Suraidah : Selain Rugikan Petani, Larangan Ekspor CPO Akan Berpengaruh Pada Harga Minyak Goreng

Sulbar,- Presiden Joko Widodo (Jokowi) resmi melarang ekspor minyak sawit mentah atau crude palm oil (CPO) dan produk minyak goreng. Apakah Indonesia akan merugi mengingat CPO adalah barang andalan ekspor Indonesia?

Kebijakan larang ekspor tersebut Jokowi ungkapkan seusai memimpin rapat tentang pemenuhan kebutuhan pokok masyarakat bersama jajaran menteri, utamanya yang berkaitan dengan ketersediaan minyak goreng untuk kebutuhan domestik. Larangan ini mulai akan berlaku pada Kamis, 28 April mendatang.

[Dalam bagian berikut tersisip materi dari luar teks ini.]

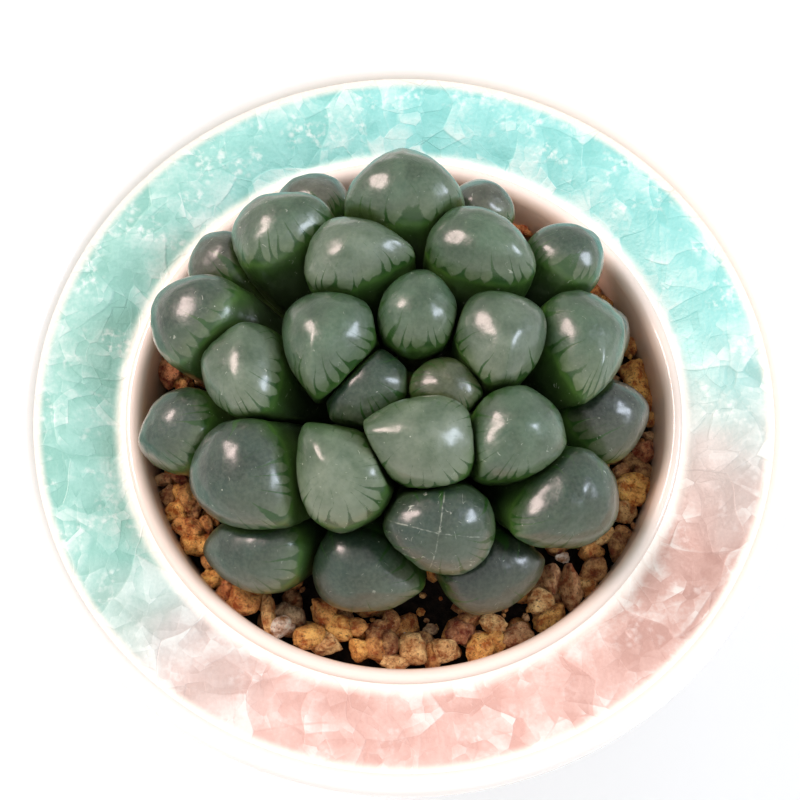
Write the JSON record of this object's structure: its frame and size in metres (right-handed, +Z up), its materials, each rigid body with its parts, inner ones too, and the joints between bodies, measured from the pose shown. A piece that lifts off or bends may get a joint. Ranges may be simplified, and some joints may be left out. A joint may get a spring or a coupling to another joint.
{
  "type": "potted haworthia",
  "caption": "Small succulent rosette of plump, round-ended window leaves in grit, in a footed porcelain pot whose dished brim holds a ring of crackle glass.",
  "frame": {"origin": "centre of the foot ring's underside, on the surface that the pot stands on", "axes": "+Z up, -Y to the front, the side the picture looks from, +X to the picture's right"},
  "size_m": [0.09, 0.09, 0.0651],
  "materials": {
    "porcelain": "gloss",
    "crackle_glass": "gloss",
    "potting_soil": "matte",
    "baked_clay_grit": "matte",
    "stem": "satin",
    "leaf": "gloss"
  },
  "bodies": {
    "root": {"pot": "porcelain", "crackle_glass_ring": "crackle_glass", "potting_soil": "potting_soil", "grit_top_dressing": "baked_clay_grit", "stem": "stem", "leaf_crown_1": "leaf", "leaf_crown_2": "leaf", "leaf_crown_3": "leaf", "leaf_crown_4": "leaf", "leaf_crown_5": "leaf", "leaf_inner_1": "leaf", "leaf_inner_2": "leaf", "leaf_inner_3": "leaf", "leaf_inner_4": "leaf", "leaf_inner_5": "leaf", "leaf_inner_6": "leaf", "leaf_middle_1": "leaf", "leaf_middle_2": "leaf", "leaf_middle_3": "leaf", "leaf_middle_4": "leaf", "leaf_middle_5": "leaf", "leaf_middle_6": "leaf", "leaf_middle_7": "leaf", "leaf_middle_8": "leaf", "leaf_outer_1": "leaf", "leaf_outer_2": "leaf", "leaf_outer_3": "leaf", "leaf_outer_4": "leaf", "leaf_outer_5": "leaf", "leaf_outer_6": "leaf", "leaf_outer_7": "leaf", "leaf_outer_8": "leaf", "leaf_outer_9": "leaf"}
  },
  "joints": []
}
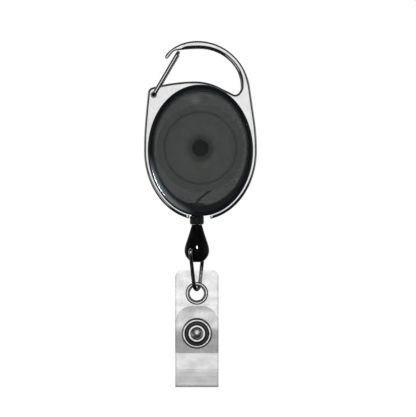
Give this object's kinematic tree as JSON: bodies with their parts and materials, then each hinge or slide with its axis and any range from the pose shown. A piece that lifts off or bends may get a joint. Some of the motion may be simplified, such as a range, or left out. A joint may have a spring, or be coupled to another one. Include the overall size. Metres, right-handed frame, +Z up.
{
  "type": "retractable badge reel",
  "caption": "Carabiner badge reel: chrome hook frame with wire gate, oval translucent reel housing, retracting cord, swivel drop, wire link and clear snap strap",
  "frame": {"origin": "the point inside the top of the hook that bears on a belt loop, midway through the frame's thickness", "axes": "+Z up along the hanging reel, +X to the wearer's left as seen from the front, -Y towards the viewer of the front face"},
  "size_m": [0.0344, 0.0126, 0.1057],
  "materials": {
    "chrome_casting": "polished, plated zinc casting",
    "gate_steel": "bright nickel-plated spring wire",
    "smoke_plastic": "translucent smoke moulding, glossy",
    "black_plastic": "glossy black moulding",
    "spool_plastic": "dark grey moulding",
    "spring_steel": "blued spring steel strip",
    "nylon_cord": "braided black nylon",
    "link_steel": "bright plated wire",
    "clear_vinyl": "clear flexible vinyl",
    "nickel_plate": "nickel-plated brass"
  },
  "bodies": {
    "housing": {"carabiner_frame": "chrome_casting", "front_shell": "smoke_plastic", "rear_shell": "smoke_plastic", "arbor": "black_plastic", "outlet_bush": "black_plastic", "mainspring": "spring_steel", "cord_run": "nylon_cord"},
    "gate": {"gate_wire": "gate_steel"},
    "reel": {"spool": "spool_plastic", "spool_cover": "spool_plastic", "cord_winding": "nylon_cord"},
    "cord_tip": {"cord_end": "nylon_cord", "cord_knot": "nylon_cord"},
    "drop": {"cord_drop": "black_plastic"},
    "link": {"wire_link": "link_steel"},
    "strap": {"strap_front_ply": "clear_vinyl", "strap_main_ply": "clear_vinyl", "strap_fold": "clear_vinyl", "eyelet": "nickel_plate", "eyelet_washer": "nickel_plate", "snap_cap": "nickel_plate", "snap_socket": "nickel_plate", "socket_spring": "spring_steel"},
    "tail": {"strap_tail": "clear_vinyl", "snap_stud": "nickel_plate", "stud_cap": "nickel_plate"}
  },
  "joints": [
    {"name": "gate_hinge", "type": "hinge", "parent": "housing", "child": "gate", "pos_m": [-0.0142, 0, -0.014], "axis": [0, 1, 0], "range_deg": [0, 37], "stiffness_Nm_per_rad": 0.005, "springref_deg": -20.05},
    {"name": "cord_pull", "type": "slide", "parent": "housing", "child": "cord_tip", "axis": [0, 0, -1], "range_m": [0, 0.86], "stiffness_N_per_m": 0.6, "springref_m": -0.9},
    {"name": "spool_spin", "type": "hinge", "parent": "housing", "child": "reel", "pos_m": [0, 0, -0.0302], "axis": [0, 1, 0], "range_deg": [0, 4880], "deforming": ["mainspring"]},
    {"name": "drop_swivel", "type": "hinge", "parent": "cord_tip", "child": "drop", "pos_m": [-0.0011, 0, -0.058], "axis": [0, 0, 1], "continuous": true},
    {"name": "link_swing", "type": "hinge", "parent": "drop", "child": "link", "pos_m": [-0.0011, 0, -0.0609], "axis": [0.4226, 0.9063, 0], "range_deg": [-80, 80]},
    {"name": "strap_swing", "type": "hinge", "parent": "link", "child": "strap", "pos_m": [-0.0011, 0, -0.07315], "axis": [0, 1, 0], "range_deg": [-30, 30]},
    {"name": "flap_open", "type": "hinge", "parent": "strap", "child": "tail", "pos_m": [-0.0011, 0.00355, -0.09965], "axis": [-1, 0, 0], "range_deg": [0, 150], "deforming": ["strap_fold"]}
  ],
  "couplings": [
    {"joint": "spool_spin", "follows": "cord_pull", "rad_per_m": 99.01}
  ]
}
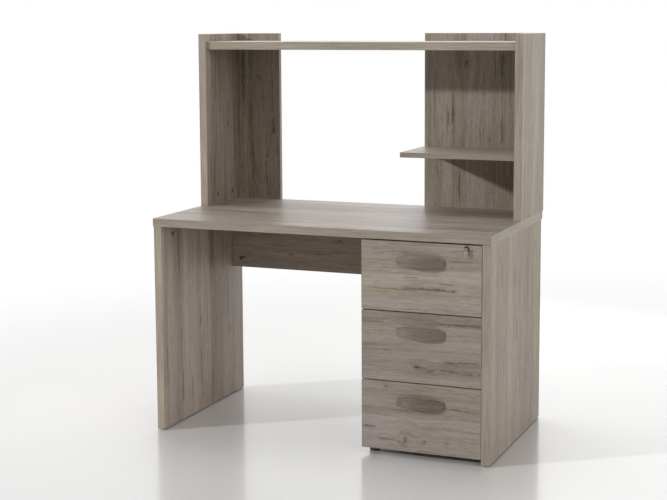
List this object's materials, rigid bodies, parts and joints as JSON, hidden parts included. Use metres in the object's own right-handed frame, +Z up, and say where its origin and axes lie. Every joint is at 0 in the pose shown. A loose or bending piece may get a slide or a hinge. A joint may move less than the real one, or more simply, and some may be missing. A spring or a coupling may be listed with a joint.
{
  "type": "student desk with hutch",
  "caption": "Student desk with a drawer pedestal on the right, a modesty panel and an open shelf hutch on the worktop; roller-slide drawers and a lock in the top one.",
  "frame": {"origin": "on the floor, at the centre of the whole desk's footprint", "axes": "+X to the sitter's right along the worktop, +Y to the wall behind the desk, +Z up"},
  "size_m": [1.21, 0.686, 1.378],
  "materials": {
    "decor_board": "satin",
    "box_board": "satin",
    "hardboard": "matte",
    "handle_decor": "satin",
    "beech": "matte",
    "zinc": "satin",
    "fitting_steel": "satin",
    "runner_steel": "gloss",
    "roller": "matte",
    "glide": "matte",
    "foot": "matte",
    "lock_metal": "polished",
    "key_metal": "satin"
  },
  "bodies": {
    "carcass": {"worktop": "decor_board", "left_side_panel": "decor_board", "right_side_panel": "decor_board", "modesty_panel": "decor_board", "pedestal_side_panel": "decor_board", "pedestal_bottom_panel": "decor_board", "hutch_left_side": "decor_board", "hutch_right_side": "decor_board", "hutch_top_shelf": "decor_board", "hutch_left_back": "decor_board", "hutch_right_back": "decor_board", "hutch_small_shelf": "decor_board", "pedestal_back_panel": "hardboard", "panel_glides": "glide", "pedestal_feet": "foot", "cam_fittings": "zinc", "cam_bolts": "fitting_steel", "dowels": "beech", "lock_strike": "fitting_steel", "bottom_channels": "runner_steel", "middle_channels": "runner_steel", "top_channels": "runner_steel"},
    "bottom_drawer": {"bottom_drawer_front": "decor_board", "bottom_drawer_left_side": "box_board", "bottom_drawer_right_side": "box_board", "bottom_drawer_back": "box_board", "bottom_drawer_bottom": "hardboard", "bottom_drawer_left_rail": "runner_steel", "bottom_drawer_right_rail": "runner_steel", "bottom_drawer_handle": "handle_decor", "bottom_drawer_handle_screws": "fitting_steel"},
    "bottom_channel_rollers": {"bottom_channel_rollers": "roller"},
    "bottom_drawer_rollers": {"bottom_drawer_rollers": "roller"},
    "middle_drawer": {"middle_drawer_front": "decor_board", "middle_drawer_left_side": "box_board", "middle_drawer_right_side": "box_board", "middle_drawer_back": "box_board", "middle_drawer_bottom": "hardboard", "middle_drawer_left_rail": "runner_steel", "middle_drawer_right_rail": "runner_steel", "middle_drawer_handle": "handle_decor", "middle_drawer_handle_screws": "fitting_steel"},
    "middle_channel_rollers": {"middle_channel_rollers": "roller"},
    "middle_drawer_rollers": {"middle_drawer_rollers": "roller"},
    "top_drawer": {"top_drawer_front": "decor_board", "top_drawer_left_side": "box_board", "top_drawer_right_side": "box_board", "top_drawer_back": "box_board", "top_drawer_bottom": "hardboard", "top_drawer_left_rail": "runner_steel", "top_drawer_right_rail": "runner_steel", "top_drawer_handle": "handle_decor", "top_drawer_handle_screws": "fitting_steel", "lock_case": "lock_metal"},
    "top_channel_rollers": {"top_channel_rollers": "roller"},
    "top_drawer_rollers": {"top_drawer_rollers": "roller"},
    "lock": {"lock_plug": "lock_metal", "lock_lever": "fitting_steel", "key_blade": "key_metal"},
    "key_bow": {"key_bow": "key_metal"}
  },
  "joints": [
    {"name": "bottom_drawer_slide", "type": "slide", "parent": "carcass", "child": "bottom_drawer", "axis": [0, -1, 0], "range_m": [0, 0.36]},
    {"name": "bottom_channel_rollers_spin", "type": "hinge", "parent": "carcass", "child": "bottom_channel_rollers", "pos_m": [0.3795, -0.279, 0.0708], "axis": [1, 0, 0], "range_deg": [0, 2080]},
    {"name": "bottom_drawer_rollers_spin", "type": "hinge", "parent": "bottom_drawer", "child": "bottom_drawer_rollers", "pos_m": [0.3795, 0.185, 0.0735], "axis": [1, 0, 0], "range_deg": [0, 2080]},
    {"name": "middle_drawer_slide", "type": "slide", "parent": "carcass", "child": "middle_drawer", "axis": [0, -1, 0], "range_m": [0, 0.36]},
    {"name": "middle_channel_rollers_spin", "type": "hinge", "parent": "carcass", "child": "middle_channel_rollers", "pos_m": [0.3795, -0.279, 0.3038], "axis": [1, 0, 0], "range_deg": [0, 2080]},
    {"name": "middle_drawer_rollers_spin", "type": "hinge", "parent": "middle_drawer", "child": "middle_drawer_rollers", "pos_m": [0.3795, 0.185, 0.3065], "axis": [1, 0, 0], "range_deg": [0, 2080]},
    {"name": "top_drawer_slide", "type": "slide", "parent": "carcass", "child": "top_drawer", "axis": [0, -1, 0], "range_m": [0, 0.36]},
    {"name": "top_channel_rollers_spin", "type": "hinge", "parent": "carcass", "child": "top_channel_rollers", "pos_m": [0.3795, -0.279, 0.5368], "axis": [1, 0, 0], "range_deg": [0, 2080]},
    {"name": "top_drawer_rollers_spin", "type": "hinge", "parent": "top_drawer", "child": "top_drawer_rollers", "pos_m": [0.3795, 0.185, 0.5395], "axis": [1, 0, 0], "range_deg": [0, 2080]},
    {"name": "lock_turn", "type": "hinge", "parent": "top_drawer", "child": "lock", "pos_m": [0.523, -0.318, 0.706], "axis": [0, 1, 0], "range_deg": [0, 90]},
    {"name": "key_bow_fold", "type": "hinge", "parent": "lock", "child": "key_bow", "pos_m": [0.523, -0.325, 0.706], "axis": [-1, 0, 0], "range_deg": [-15, 180]}
  ],
  "couplings": [
    {"joint": "bottom_channel_rollers_spin", "follows": "bottom_drawer_slide", "rad_per_m": 100},
    {"joint": "bottom_drawer_rollers_spin", "follows": "bottom_drawer_slide", "rad_per_m": 100},
    {"joint": "middle_channel_rollers_spin", "follows": "middle_drawer_slide", "rad_per_m": 100},
    {"joint": "middle_drawer_rollers_spin", "follows": "middle_drawer_slide", "rad_per_m": 100},
    {"joint": "top_channel_rollers_spin", "follows": "top_drawer_slide", "rad_per_m": 100},
    {"joint": "top_drawer_rollers_spin", "follows": "top_drawer_slide", "rad_per_m": 100}
  ]
}
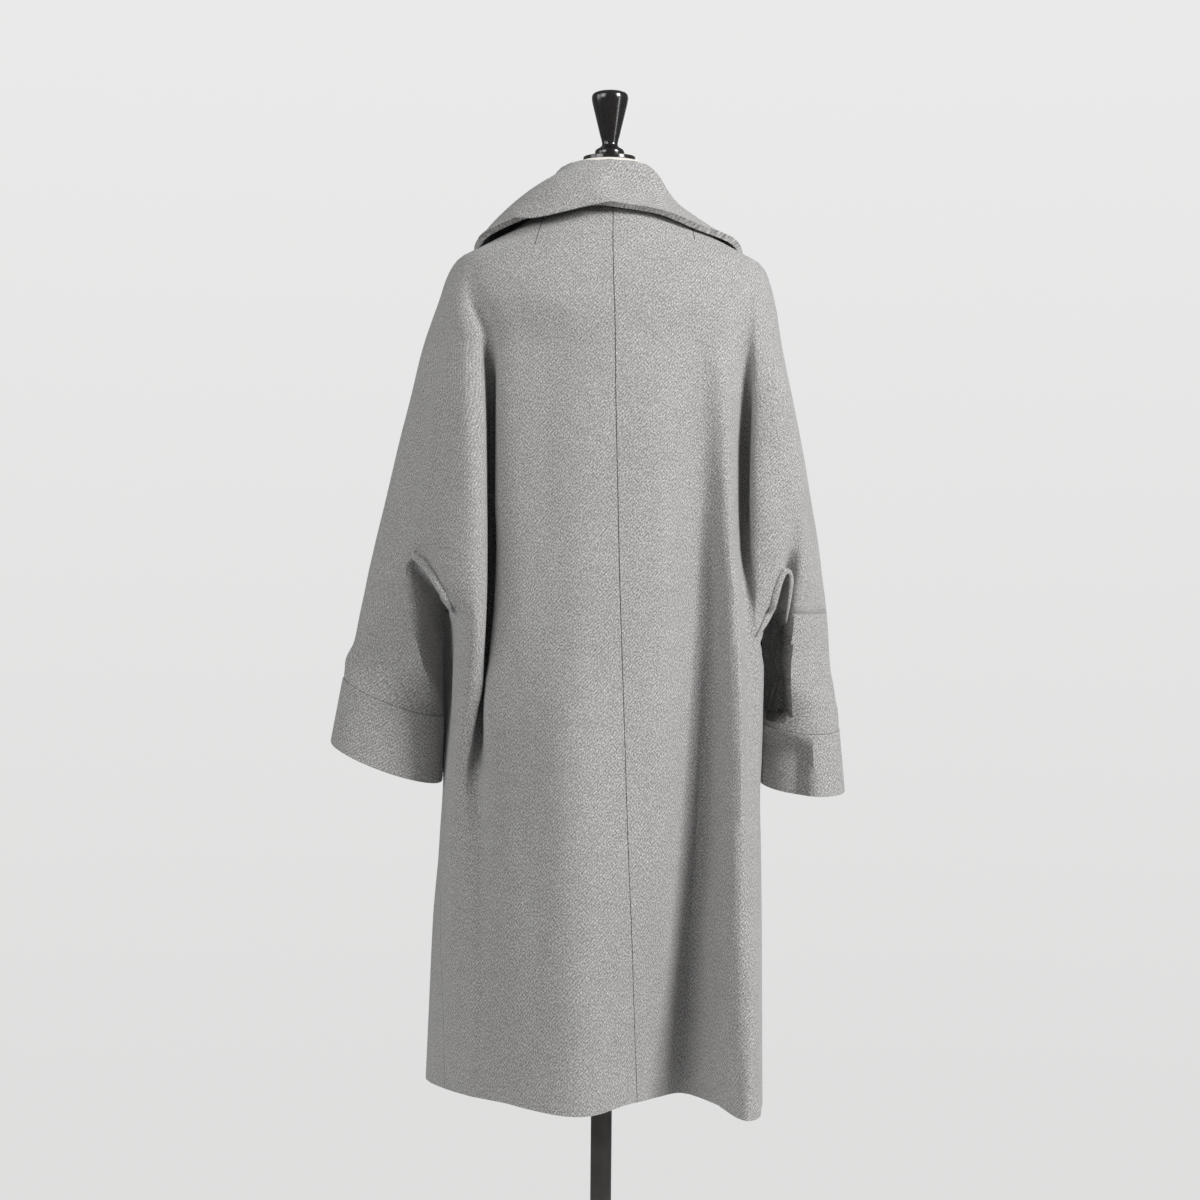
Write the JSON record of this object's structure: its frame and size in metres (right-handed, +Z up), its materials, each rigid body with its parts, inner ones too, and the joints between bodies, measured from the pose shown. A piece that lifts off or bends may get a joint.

“Dalam rapat tersebut telah saya putuskan pemerintah melarang ekspor bahan baku minyak goreng dan minyak goreng,” kata Jokowi Jumat (22/4/2022).

Sementara itu, Katua DPRD Sulbar, Suraidah Suhardi khawatir dengan nasib petani di Sulawesi Barat. Pasalnya baru saja Harga tanda buah segar (TBS) di Provinsi Sulawesi Barat (Sulbar) naik menjadi Rp 3.041 per kilogram akan dihadapkan lagi dengan masalah larangan ekspor.

“Perusahaan akan mengurangi jumlah pembelian dari petani akibat larangan ekspor. Karena pasti buah sawit akan lama disimpan di penampungan, tentu pihak perusaan juga tidak mau rugi. Akibatnya petani akan menjerit,” ungkapnya, Senin (25/4/22).

Kebijakan itu pada ujungnya akan merugikan para petani kecil dan mendorong lonjakan harga, termasuk produk turunan seperti minyak goreng. Harapannya semoga anggota DPRD pusat perwakilan Sulbar dapat perjuangkan nasib petani sawit.

“Terutama petani sawit kecil, pemilik lahan sawit sedang dan pemilik kebun sawit yang tidak memiliki pabrik pengolahan CPO, refinery atau pabrik minyak goreng,” tutup Suraidah.

Dampak dari larangan ekspor ini tak hanya dirasakan oleh Indonesia, tapi juga seluruh dunia. Sebab Indonesia adalah produsen terbesar di dunia dengan cakupan hingga 59% produksi dunia.

Di sisi lain, permintaan CPO bisa meningkat dari wilayah Eropa. Penyebabnya adalah perang di Rusia dan Ukraina menyebabkan bahan pembuat minyak goreng seperti jagung, rape seed, dan kedelai gagal panen.

Jika ekspor ditutup, akan sangat mungkin permintaan tersebut mengarah ke Malaysia sebagai produsen terbesar nomor dua dunia. Indonesia mungkin akan kehilangan kesempatan menguasai pasar Eropa. Terlebih lagi melihat perselisihan Indonesia dan Eropa mengenai produk sawit.

Namun, di Malaysia sendiri terdapat kendala kekurangan pekerja di kebun sawit sehingga mengganggu produksi sawit di sana. Akhirnya pasokan dunia terancam tidak dapat mengimbangi permintaan dan akan mendongkrak harga CPO makin tinggi.